Ancient human DNA also caused a similar state of confusion, initially. The evidence confounded a tidy out-of-Africa hypothesis, in which humans left Africa and sequentially moved through the rest of the continents. In fact, ancient human DNA has revealed, different populations may have left Africa at different times and perhaps even returned. And in most places on Earth, the people who live there have been serially replaced by other groups, over and over. Other populations met dead ends and went extinct. The same appears to have happened with hepatitis B.

The truly surprising takeaway, says Krause-Kyora, an author on one of the studies, is how diverse old hepatitis B lineages once were. The virus has only a fraction of that diversity today.

Willerslev, the lead author on the other study, suggested that this past diversity may be a clue for scientists trying to predict what could happen with hepatitis B in the future. “It provides a catalog of possible mutations this virus has had that have been viable in the past, and obviously some of those mutations could come back,” he said at a press briefing. The prevalence of hepatitis varies widely across the world (ranging from 0.01 percent in the United Kingdom to 22.38 percent in South Sudan), but in total, complications arising from it kill nearly 900,000 people a year.

It might even be possible eventually, says Hendrik Poinar, an ancient DNA researcher who was not involved in the studies, to resurrect these ancient hepatitis B viruses and test them in mice to see exactly how they affected the body. Were the ancient viruses more virulent? Or milder? Did they have a different course of disease entirely?

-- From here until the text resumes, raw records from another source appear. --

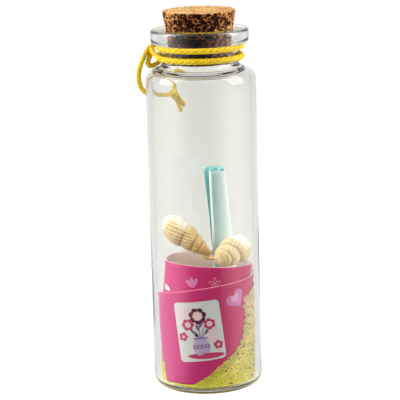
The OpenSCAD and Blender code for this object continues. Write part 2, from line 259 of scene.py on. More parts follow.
def lathe_points(profile, n, shift=None):
    """Points of a profile turned n steps about Z: shape (steps, points, 3)."""
    p = np.asarray(profile)
    a = np.linspace(0, 2 * math.pi, n, endpoint=False)[:, None]
    r, z = np.broadcast_to(p[:, 0], (n, len(p))), np.broadcast_to(p[:, 1], (n, len(p)))
    if shift is not None:
        r = r + shift(a, r, z)
    return np.stack([r * np.cos(a), r * np.sin(a), z + 0 * a], axis=2)


def polar(r, a, z):
    return np.stack([r * np.cos(np.radians(a)), r * np.sin(np.radians(a)), z + 0 * r], axis=-1)


def turned(x, y, degrees):
    """Flat points turned about the origin: shape (points, 2)."""
    c, s = math.cos(math.radians(degrees)), math.sin(math.radians(degrees))
    return np.stack([c * x - s * y, s * x + c * y], axis=1)


def stand(d):
    """Turns +Z to the direction d, as part.scad's stand does."""
    x = np.cross([0, 1, 0], d)
    x /= np.linalg.norm(x)
    return np.stack([x, np.cross(d, x), d], axis=1)


def smooth_line(points, k):
    """A Catmull-Rom line through points, k steps for each span."""
    p = np.asarray(points, dtype=float)
    last = len(p) - 1
    out = []
    for i in range(last):
        q = [p[min(max(i + d, 0), last)] for d in (-1, 0, 1, 2)]
        for s in range(k):
            t = s / k
            out.append(0.5 * (2 * q[1] + (q[2] - q[0]) * t + (2 * q[0] - 5 * q[1] + 4 * q[2] - q[3]) * t * t
                              + (3 * q[1] - q[0] - 3 * q[2] + q[3]) * t ** 3))
    return np.array(out + [p[-1]])


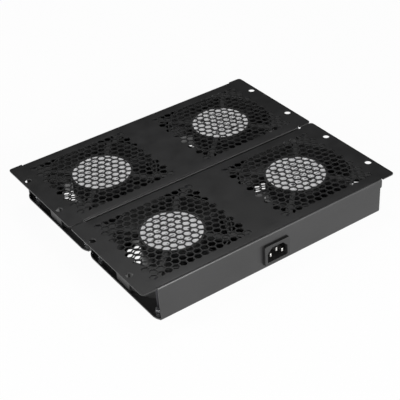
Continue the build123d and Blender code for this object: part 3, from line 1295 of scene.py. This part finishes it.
@dataclass
class Studio:
    """Pale floor, soft lamps and the camera."""

    camera_place: tuple[float, float, float] = (-0.48691, -0.75753, 0.63688)
    azimuth: float = 0.58378
    elevation: float = -0.65551
    roll: float = -0.06307
    lens: float = 93.21
    shift: tuple[float, float] = (-0.03455, 0.11174)
    sensor: float = 36.0
    nearest: float = 0.05
    floor_size: float = 12.0
    floor_drop: float = 0.0002
    floor_tone: float = 0.8
    floor_roughness: float = 0.9
    floor_glow: float = 0.95
    world_level: float = 0.01
    lamps: tuple[Lamp, ...] = (
        Lamp("high", (0.35, 0.65, 1.5), (0.0, 0.0, 0.0), 0.5, 6.2),
        Lamp("front", (0.2, -1.9, 0.45), (0.0, 0.0, 0.02), 1.0, 62.5),
        Lamp("left", (-1.6, -0.2, 0.6), (0.0, 0.0, 0.03), 1.0, 8.5),
        Lamp("low_left", (-1.8, -0.6, 0.25), (0.0, 0.0, 0.0), 0.6, 22.0),
        Lamp("right", (1.3, -1.2, 0.8), (0.0, 0.0, 0.03), 1.0, 6.4),
        Lamp("edge", (-1.05, 0.95, 0.75), (-0.1, 0.0, 0.0), 0.7, 9.0),
    )

    def camera(self) -> None:
        """Place the camera."""
        data = bpy.data.cameras.new("camera")
        data.lens = self.lens
        data.sensor_width = self.sensor
        data.shift_x, data.shift_y = self.shift
        data.clip_start = self.nearest
        ahead = Vector((
            math.sin(self.azimuth) * math.cos(self.elevation),
            math.cos(self.azimuth) * math.cos(self.elevation),
            math.sin(self.elevation),
        ))
        right = ahead.cross(Vector((0, 0, 1))).normalized()
        up = right.cross(ahead)
        tilted = math.cos(self.roll) * right + math.sin(self.roll) * up
        upward = -math.sin(self.roll) * right + math.cos(self.roll) * up
        turn = Matrix((tilted, upward, -ahead)).transposed().to_4x4()
        made = linked("camera", data)
        made.matrix_world = Matrix.Translation(self.camera_place) @ turn
        bpy.context.scene.camera = made

    def floor(self) -> None:
        """Lay the pale floor, which reads as white and still takes a soft shadow."""
        mesh = bpy.data.meshes.new("floor")
        half = self.floor_size / 2
        z = CAD_BOUNDS[0][2] - self.floor_drop
        corners = [(-half, -half, z), (half, -half, z), (half, half, z), (-half, half, z)]
        mesh.from_pydata(corners, [], [(0, 1, 2, 3)])
        made = linked("floor", mesh)
        shader = Shader("floor_paper")
        tone = self.floor_tone
        shader.set(Base_Color=(tone, tone, tone, 1.0), Roughness=self.floor_roughness)
        rays = shader.node("ShaderNodeLightPath")
        seen = shader.node("ShaderNodeMath", operation="MAXIMUM")
        shader.link(rays.outputs["Is Camera Ray"], seen.inputs[0])
        shader.link(rays.outputs["Is Glossy Ray"], seen.inputs[1])
        share = shader.node("ShaderNodeMath", operation="MULTIPLY")
        share.inputs[1].default_value = self.floor_glow
        shader.link(seen.outputs[0], share.inputs[0])
        white = shader.node("ShaderNodeEmission")
        white.inputs["Color"].default_value = (1.0, 1.0, 1.0, 1.0)
        mix = shader.node("ShaderNodeMixShader")
        shader.link(share.outputs[0], mix.inputs["Fac"])
        shader.link(shader.surface.outputs[0], mix.inputs[1])
        shader.link(white.outputs[0], mix.inputs[2])
        shader.link(mix.outputs[0], shader.tree.nodes["Material Output"].inputs["Surface"])
        mesh.materials.append(shader.material)

    def light(self) -> None:
        """Set the lamps and the world."""
        for lamp in self.lamps:
            lamp.hang()
        world = bpy.data.worlds.new("studio")
        world.use_nodes = True
        ground = world.node_tree.nodes["Background"]
        ground.inputs["Color"].default_value = (1.0, 1.0, 1.0, 1.0)
        rays = world.node_tree.nodes.new("ShaderNodeLightPath")
        level = world.node_tree.nodes.new("ShaderNodeMath")
        level.operation = "MAXIMUM"
        level.inputs[1].default_value = self.world_level
        world.node_tree.links.new(rays.outputs["Is Camera Ray"], level.inputs[0])
        world.node_tree.links.new(level.outputs[0], ground.inputs["Strength"])
        bpy.context.scene.world = world

    def build(self) -> None:
        """Build the studio."""
        self.camera()
        self.floor()
        self.light()
        bpy.context.scene.view_settings.view_transform = "Standard"


# ---------------------------------------------------------------- assembly


def fan_axes() -> list[float]:
    """Places of the fan axes along the length, from the middles of the labels.

    Returns:
        The places in millimetres, the left fans' first.
    """
    middles: set[float] = set()
    for fan in Fan:
        low, high = box_mm(f"{fan.value}_hub_label")
        middles.add(round((low.x + high.x) / 2, 3))
    return sorted(middles)


def main() -> None:
    """Build every piece in order."""
    palette = Palette()
    axes = fan_axes()
    for module in Module:
        lid = TopPlate(module)
        lid.dress(lid.build(axes), palette)
        tray = LowerTray(module)
        tray.dress(tray.build(axes), palette)
        ModuleHardware(module).dress(palette)
    for fan in Fan:
        FanDress(fan).dress(palette)
        label = HubLabel(fan)
        label.dress(label.build(palette), palette)
        flange = SideFlange(fan)
        flange.dress(flange.build(), palette)
    inlet = PowerInlet()
    inlet.dress(inlet.build(), palette)
    LinkHardware().dress(palette)
    Studio().build()


if __name__ == "__main__":
    main()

Both Willerslev’s and Krause-Kyora’s teams chose to study hepatitis B for the same reasons: The virus’s genetic material is composed of DNA rather than RNA, which makes it possible to detect through standard ancient DNA sequencing methods. And it is a chronic infection, meaning the virus stays in the body—including the bones and teeth that ancient DNA researchers study.

But they now have other viruses in sight: herpes, adenoviruses that cause colds, poxviruses. It takes some extra work to extract viral genomes, but bits of viral DNA have been present in what Willerslev calls the “waste product” of ancient sequences all along. When scientists sequence ancient DNA, they actually sequence all of the DNA in a sample—human, bacterial, viral—in one fell swoop. Then they put the fragmented DNA pieces together like a jigsaw puzzle. If you’re only interested in human DNA, that means discarding the bacterial and viral stuff. Now scientists are realizing the “waste product” may hold insights, too. If human DNA can reveal who the long-dead are, pathogen DNA can reveal how they lived, how they suffered, and perhaps how they died. It may also reveal contacts between populations that exchanged diseases but did not interbreed.

Willerslev says they are now going back and looking for pathogens in the old samples they had analyzed only for human DNA. “I can say 10 percent of the samples of the individuals have kind of nasty pathogens ... when we use teeth you also find some 50 percent of individuals have all kinds of oral infection that you might not die of but is not nice to have,” he says. “The picture that emerges from this line of work is that a lot of people were running around with diseases in the past. And it certainly kind of cracked my romantic picture of the Bronze Age.”